Namun, di sinilah kemudian dibutuhkan peran oleh semua pihak, karena penggunaan bahasa daerah sendiri kurang digandrungi. Masyarakat kita lebih suka mengambil bahasa orang lain. Lihat saja bagaimana kata Tsunami menjadi bahasa Indonesia. Padahal. Kata tersebut berasal dari jepang, sementara di Indonesia sendiri atau lebih khususnya di Aceh, penyebutan untuk tsunami memiliki bahasa tersendiri yang disebut dengan smong.
Terakhir, bahwa memang dua permasalahan yang disampaikan oleh Bapak Anies Baswedann, pertama mengenai bagaimana menumbuhkan mental juara . Kedua , bagaimana mendongkrak perkembangan kosakata bahasa Indonesia.
Maka, tidak lain penulis-penulis dari kompasianer sangat dibutuhkan untuk menyiarkan, meyakinkan, seluruh publik mengenai hal ini. Atau sama halnya dengan orang-orang yang memiliki kesempatan untuk berbicara di depan umum, atau kesempatan untuk menyampaikan materi, lewat-lewat media tersebut.

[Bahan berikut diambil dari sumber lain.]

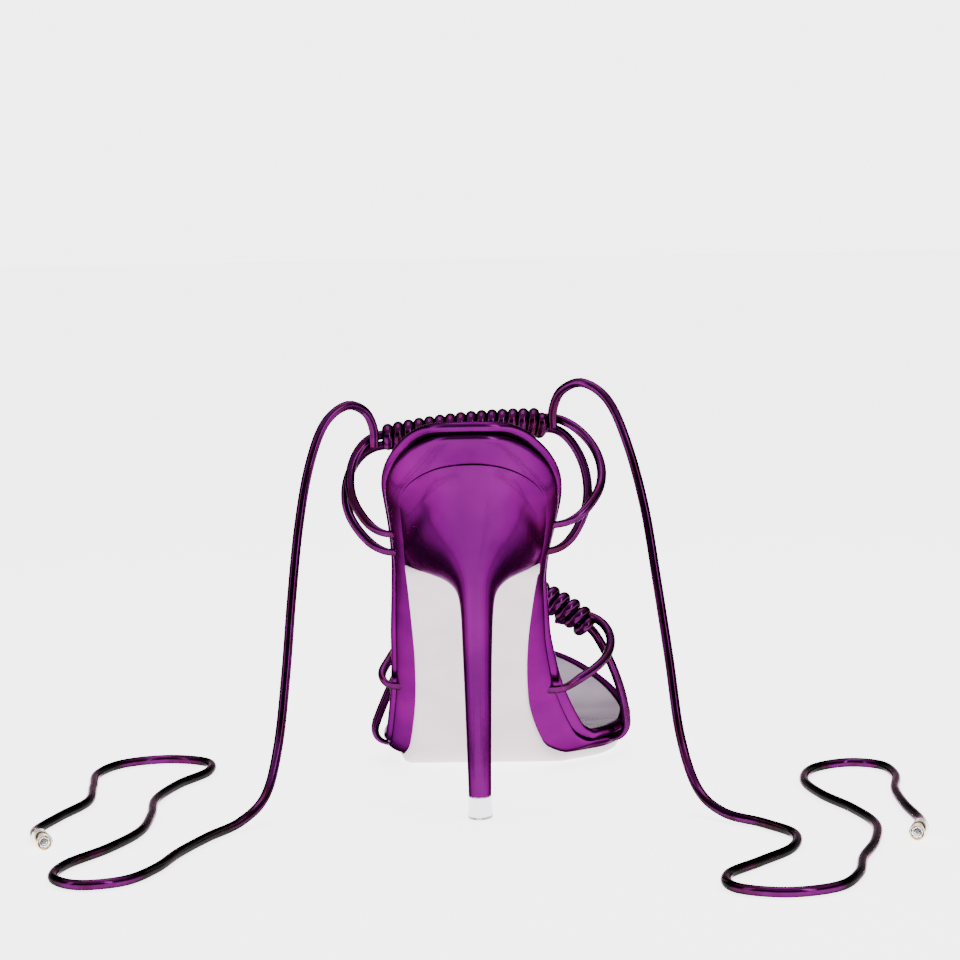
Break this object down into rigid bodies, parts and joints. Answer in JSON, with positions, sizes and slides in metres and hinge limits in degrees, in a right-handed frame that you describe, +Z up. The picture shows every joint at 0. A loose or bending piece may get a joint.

Peran seperti itu sangat dibutuhkan. Semisal pembaca berita dengan menggunakan satu atau dua kosakata menengenai hal tersebut. Atau juga dengan pewarta melaporkan berita dengan bahasa medannya. Pada awalnya, publik mungkin akan bingung, tetapi mereka juga akan tahu makna kata tersebut setelah melakukan pencarian dan mendengarkan penjelasan lebih lanjut. Tapi setidaknya itu ada, meskipun benar ataupun salahnya belakangan, artinya jangan memperhitungkan benar –salah dulu.